Data listing>

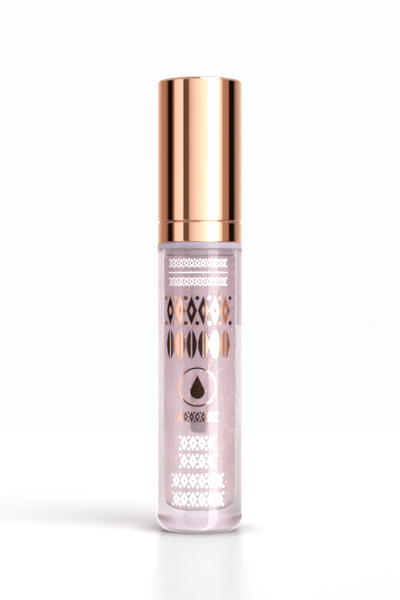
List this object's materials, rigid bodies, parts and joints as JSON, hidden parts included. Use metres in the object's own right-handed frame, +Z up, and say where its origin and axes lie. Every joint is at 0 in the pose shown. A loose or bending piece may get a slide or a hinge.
* * *
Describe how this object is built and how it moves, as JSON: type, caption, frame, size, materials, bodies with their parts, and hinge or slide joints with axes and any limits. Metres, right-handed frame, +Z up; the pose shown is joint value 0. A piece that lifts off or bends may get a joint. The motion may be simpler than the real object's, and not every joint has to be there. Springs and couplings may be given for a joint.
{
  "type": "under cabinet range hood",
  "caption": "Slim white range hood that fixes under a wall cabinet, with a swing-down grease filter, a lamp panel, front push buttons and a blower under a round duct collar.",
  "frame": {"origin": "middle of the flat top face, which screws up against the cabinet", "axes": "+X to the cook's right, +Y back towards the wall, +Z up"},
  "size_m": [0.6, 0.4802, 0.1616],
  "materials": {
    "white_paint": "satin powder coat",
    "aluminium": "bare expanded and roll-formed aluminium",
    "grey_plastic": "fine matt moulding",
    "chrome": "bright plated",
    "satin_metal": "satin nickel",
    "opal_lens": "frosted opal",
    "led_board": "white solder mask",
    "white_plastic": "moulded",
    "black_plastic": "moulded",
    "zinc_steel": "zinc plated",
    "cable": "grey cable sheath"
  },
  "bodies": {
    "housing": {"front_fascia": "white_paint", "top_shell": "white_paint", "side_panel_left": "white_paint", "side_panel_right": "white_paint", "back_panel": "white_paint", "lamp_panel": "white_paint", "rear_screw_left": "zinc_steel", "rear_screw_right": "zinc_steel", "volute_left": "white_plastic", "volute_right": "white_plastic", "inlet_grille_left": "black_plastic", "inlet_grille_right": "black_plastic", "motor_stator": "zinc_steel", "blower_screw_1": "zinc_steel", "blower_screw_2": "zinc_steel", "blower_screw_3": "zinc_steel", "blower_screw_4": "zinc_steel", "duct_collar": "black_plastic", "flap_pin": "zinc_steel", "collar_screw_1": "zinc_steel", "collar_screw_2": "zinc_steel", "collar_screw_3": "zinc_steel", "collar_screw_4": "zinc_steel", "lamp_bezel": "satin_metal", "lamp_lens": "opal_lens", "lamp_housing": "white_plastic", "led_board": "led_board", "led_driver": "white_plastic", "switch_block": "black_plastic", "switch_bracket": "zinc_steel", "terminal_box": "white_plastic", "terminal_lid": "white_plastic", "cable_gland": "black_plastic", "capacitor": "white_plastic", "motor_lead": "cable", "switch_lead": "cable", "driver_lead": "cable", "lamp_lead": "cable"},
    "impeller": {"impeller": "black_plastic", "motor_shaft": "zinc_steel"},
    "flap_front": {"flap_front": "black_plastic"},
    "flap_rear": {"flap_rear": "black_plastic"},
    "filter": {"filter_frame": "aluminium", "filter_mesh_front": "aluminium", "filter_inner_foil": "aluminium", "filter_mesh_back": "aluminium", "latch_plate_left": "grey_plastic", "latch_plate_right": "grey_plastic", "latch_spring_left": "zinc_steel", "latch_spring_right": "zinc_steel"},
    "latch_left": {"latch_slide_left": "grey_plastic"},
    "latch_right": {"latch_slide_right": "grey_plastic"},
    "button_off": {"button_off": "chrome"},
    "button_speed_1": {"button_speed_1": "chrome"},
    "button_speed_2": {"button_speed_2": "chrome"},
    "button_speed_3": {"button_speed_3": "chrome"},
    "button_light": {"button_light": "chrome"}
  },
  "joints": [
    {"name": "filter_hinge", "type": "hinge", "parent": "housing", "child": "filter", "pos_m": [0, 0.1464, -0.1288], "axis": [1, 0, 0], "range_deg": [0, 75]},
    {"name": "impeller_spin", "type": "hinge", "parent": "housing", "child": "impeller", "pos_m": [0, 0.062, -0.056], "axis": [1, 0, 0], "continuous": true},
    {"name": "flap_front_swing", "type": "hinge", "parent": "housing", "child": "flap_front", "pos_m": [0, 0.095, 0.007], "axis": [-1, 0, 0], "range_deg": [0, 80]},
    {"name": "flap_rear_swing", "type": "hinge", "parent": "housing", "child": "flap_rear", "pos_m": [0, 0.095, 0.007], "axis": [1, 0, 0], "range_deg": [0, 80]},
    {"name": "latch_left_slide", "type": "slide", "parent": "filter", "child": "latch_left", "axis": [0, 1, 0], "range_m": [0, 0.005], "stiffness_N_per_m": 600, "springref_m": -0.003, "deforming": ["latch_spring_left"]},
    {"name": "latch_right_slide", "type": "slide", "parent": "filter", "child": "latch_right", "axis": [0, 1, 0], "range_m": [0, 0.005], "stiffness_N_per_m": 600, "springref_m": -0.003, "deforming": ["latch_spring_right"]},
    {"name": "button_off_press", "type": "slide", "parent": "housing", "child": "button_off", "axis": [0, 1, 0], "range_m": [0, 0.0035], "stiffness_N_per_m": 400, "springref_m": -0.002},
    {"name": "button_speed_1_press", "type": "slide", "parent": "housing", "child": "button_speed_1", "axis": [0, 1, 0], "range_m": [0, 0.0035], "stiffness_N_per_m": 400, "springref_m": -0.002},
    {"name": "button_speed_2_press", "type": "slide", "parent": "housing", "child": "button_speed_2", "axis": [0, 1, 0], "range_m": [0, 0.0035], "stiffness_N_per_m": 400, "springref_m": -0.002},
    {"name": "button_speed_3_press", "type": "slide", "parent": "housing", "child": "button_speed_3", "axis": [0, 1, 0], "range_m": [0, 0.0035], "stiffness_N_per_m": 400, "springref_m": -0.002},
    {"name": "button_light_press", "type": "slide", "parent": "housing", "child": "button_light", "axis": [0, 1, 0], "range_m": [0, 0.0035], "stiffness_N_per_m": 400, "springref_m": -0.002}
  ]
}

What to produce> Which lines of the data above contain "parts"? Copy each one.

Written response>
List this object's materials, rigid bodies, parts and joints as JSON, hidden parts included. Use metres in the object's own right-handed frame, +Z up, and say where its origin and axes lie. Every joint is at 0 in the pose shown. A loose or bending piece may get a slide or a hinge.
Describe how this object is built and how it moves, as JSON: type, caption, frame, size, materials, bodies with their parts, and hinge or slide joints with axes and any limits. Metres, right-handed frame, +Z up; the pose shown is joint value 0. A piece that lifts off or bends may get a joint. The motion may be simpler than the real object's, and not every joint has to be there. Springs and couplings may be given for a joint.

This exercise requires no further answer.